When gender and age are factored in, the level of disadvantage and exclusion is often compounded. In 2010, UNESCO found that although education levels among indigenous populations in Latin America were consistently below those of majority populations, levels for poor indigenous women were often far worse, at less than half the indigenous average. In the case of maternal mortality, it is adolescent girls, especially those under 15, who suffer disproportionately.

As UNFPA’s 2013 Motherhood in Childhood report highlighted, girls aged 15 or younger who get pregnant are twice as likely to die as older teens and women. Similarly, WHO has underscored that being young  is a known risk factor in terms of violence, including sexual violence, at the hands of an intimate partner. While global statistics are woefully lacking on sexual and gender-based violence, recent data for Liberia paint a stark picture: court records from 2013 show that 94.5% of all rape cases affected children under the age of 18 years.

‘Data revolution’

There are growing calls for a ‘data revolution’ from development analysts and practitioners alike to shine a light on such discrimination.
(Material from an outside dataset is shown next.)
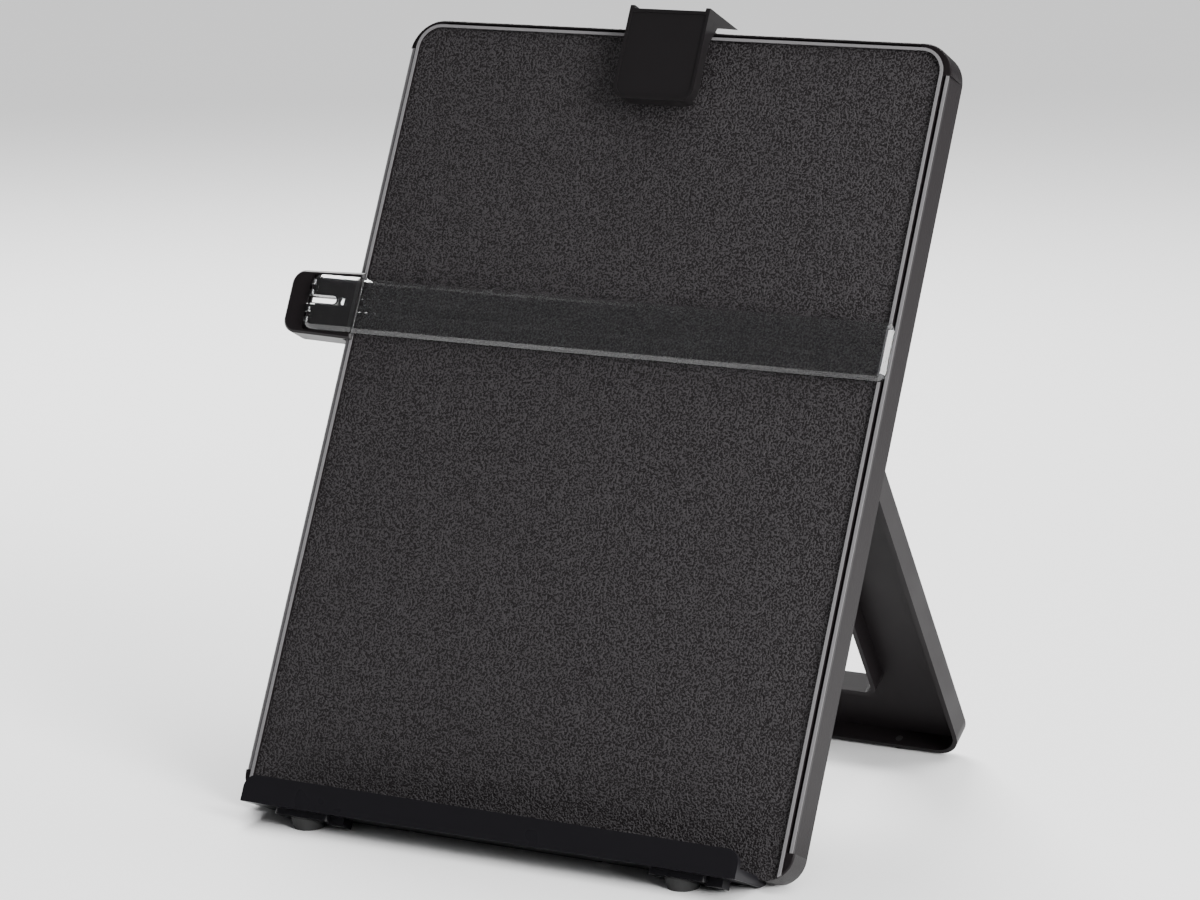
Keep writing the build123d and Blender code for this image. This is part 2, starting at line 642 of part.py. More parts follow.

If this revolution is to foster social justice for the most marginalised new research by ODI on adolescent girls' wellbeing among Viet Nam’s highly marginalised Hmong ethnic minority suggests that three things need to happen.   

First, incentives to collect and disaggregate data need careful thought at every level, from the national to the community, given that evidence of disadvantage is politically sensitive. Where honest reporting risks embarrassing tensions with legal norms (e.g. reporting on rates of child marriage in contexts where it is illegal), officials’ performance needs to be linked to progress against a baseline rather than absolute rates if evidence-informed policy and programming is to become a reality.
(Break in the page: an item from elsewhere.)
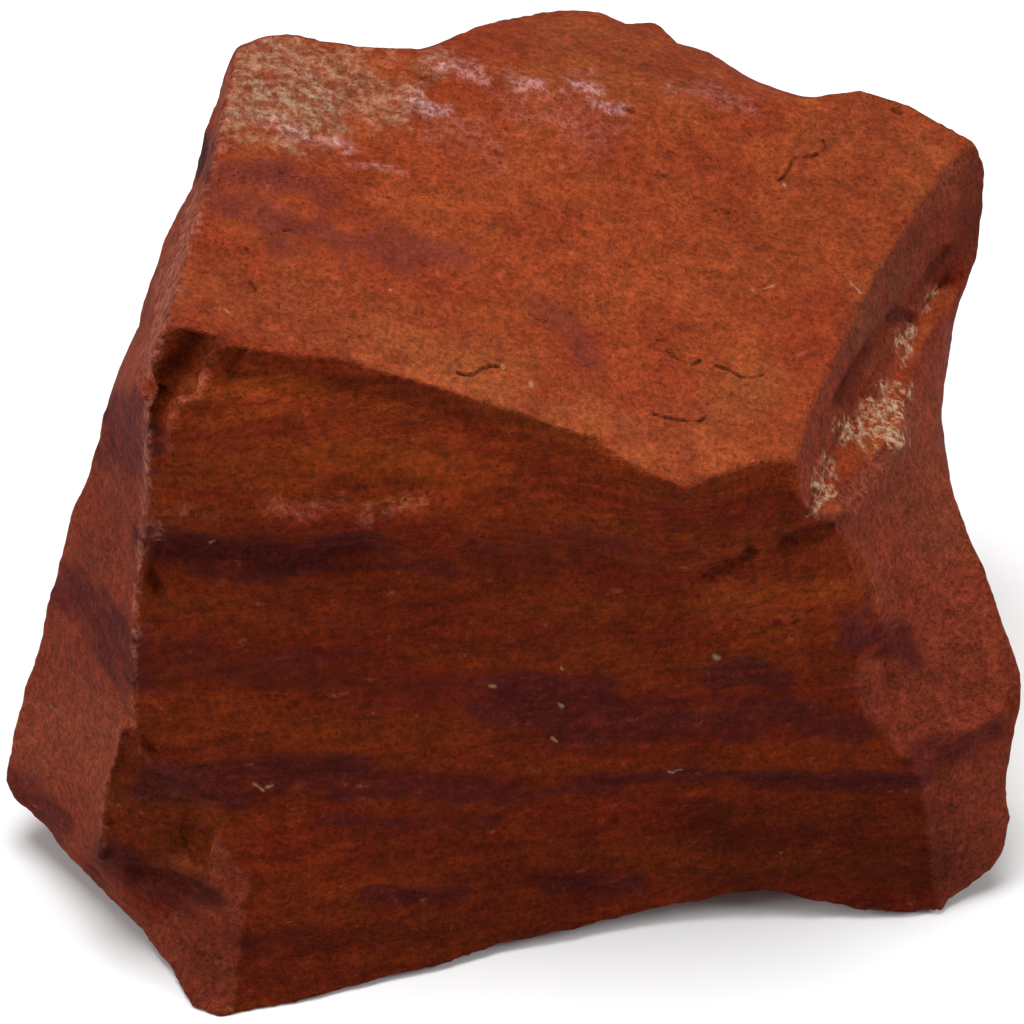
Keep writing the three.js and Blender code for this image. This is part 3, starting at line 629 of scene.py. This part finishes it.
def longest_edge(middles, points, triangles, edges):
    """How long each edge may be, from what is at its middle."""
    places = pixels(middles)
    away = normals_of(points, triangles)[edges].mean(axis=1)
    facing = np.einsum("ij,ij->i", away, EYE - middles) / STAND_OFF
    allowed = np.where(facing > FACING_AWAY, SEEN_EDGE, HIDDEN_EDGE)
    detail = np.maximum(marked(places, SLOTS, soft=1.0), marked(places, CRYSTALS, soft=0.4))
    for corners, *_ in FACETS:
        border = inside(places, corners)
        detail = np.maximum(detail, border * (1 - border))
    allowed = np.where((facing > 0) & (detail > DETAIL_SHARE), FINE_EDGE, allowed)
    detail = np.maximum(marked(places, CRACKS, soft=1.5), marked(places, SPECKS, soft=1.5))
    return np.where((facing > 0) & (detail > DETAIL_SHARE), CRACK_EDGE, allowed)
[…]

Second, levels of data disaggregation need to be razor-sharp to allow the adequate tailoring of programmes. In Viet Nam, for example, poverty and social development indicators have been disaggregated by Kinh (ethnic majority) and ‘ethnic minority’ for some time. But recent research has found that ethnic minority groups may, in fact, have very varied development trajectories, with some faring quite well (the Khmer, for example) and others lagging far behind (the Hmong).
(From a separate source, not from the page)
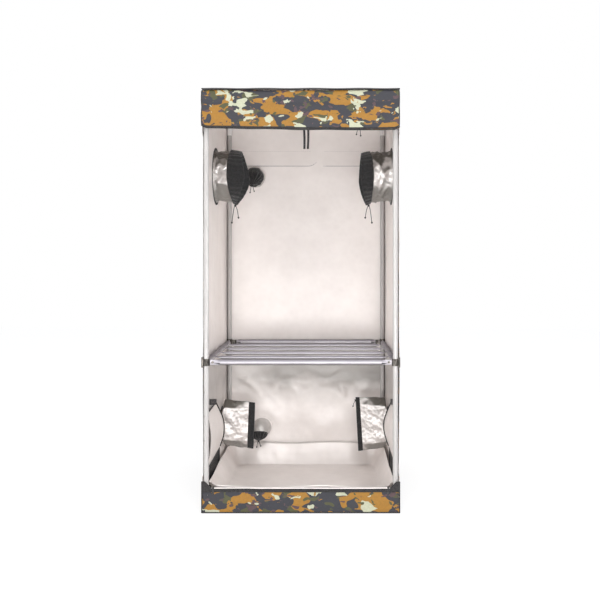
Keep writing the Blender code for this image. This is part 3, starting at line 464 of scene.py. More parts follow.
def weaveGroup():
    # plain weave from two sets of threads
    group, start, end = newGroup("wovenThreads", {"Thread Scale": 500.0}, ("Height", "Tone"))
    threads = []
    for axis in ("X", "Z"):
        wave = addNode(group, "ShaderNodeTexWave", {"bands_direction": axis, "Distortion": 0.3},
                       Vector=start["Vector"], Scale=start["Thread Scale"])
        threads.append(wave.outputs["Fac"])
    crossed = mathNode(group, "MULTIPLY", *threads)
    slub = addNode(group, "ShaderNodeTexNoise", {"Scale": 140.0, "Detail": 3.0}, Vector=start["Vector"])
    group.links.new(crossed, end["Height"])
    group.links.new(mathNode(group, "MULTIPLY_ADD", crossed, 0.25, slub.outputs["Fac"]), end["Tone"])
    return group


def wearGroup():
    # faint scuffs and dust on hard parts
    group, start, end = newGroup("handledWear", {"Scuff Scale": 70.0}, ("Scuff", "Dust"))
    drawn = addNode(group, "ShaderNodeMapping", {"Scale": (1.0, 1.0, 0.22)}, Vector=start["Vector"])
    scuff = addNode(group, "ShaderNodeTexNoise", {"Detail": 5.0, "Roughness": 0.7},
                    Vector=drawn.outputs["Vector"], Scale=start["Scuff Scale"])
    dust = addNode(group, "ShaderNodeTexNoise", {"Scale": 9.0, "Detail": 4.0}, Vector=start["Vector"])
    group.links.new(scuff.outputs["Fac"], end["Scuff"])
    group.links.new(dust.outputs["Fac"], end["Dust"])
    return group


groups = {
    "film": filmReliefGroup(),
    "camouflage": camouflageGroup(),
    "weave": weaveGroup(),
    "wear": wearGroup(),
}


# Finishes


def newFinish(name, sockets):
    material = bpy.data.materials.new(name)
    material.use_nodes = True
    tree = material.node_tree
    shader = tree.nodes["Principled BSDF"]
    for label, value in sockets.items():
        shader.inputs[label].default_value = value
    place = tree.nodes.new("ShaderNodeTexCoord").outputs["Object"]
    return material, tree, shader, place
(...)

Finally,we must not overlook the value of qualitative and participatory evidence. In the case of adolescent girls, for example, we need to learn about their own experiences of poverty and well-being by listening to their voices.

Our recent qualitative and participatory research with 13-19 year-old Hmong girls in Viet Nam found that they saw income poverty and access to education as important, but they also wanted more chances to speak in confidence to their peers and to knowledgeable adults about sexual and reproductive health, intra-familial violence and their future career options. 

In short, and to borrow the recent title of a World Bank report, the picture is this: ‘Well Begun but Not Yet Done’. On International Women’s Day we can be heartened by the MDG-supported progress made towards reducing gender inequalities – but also strive for post-2015 world that values true and lasting equality for all women and girls.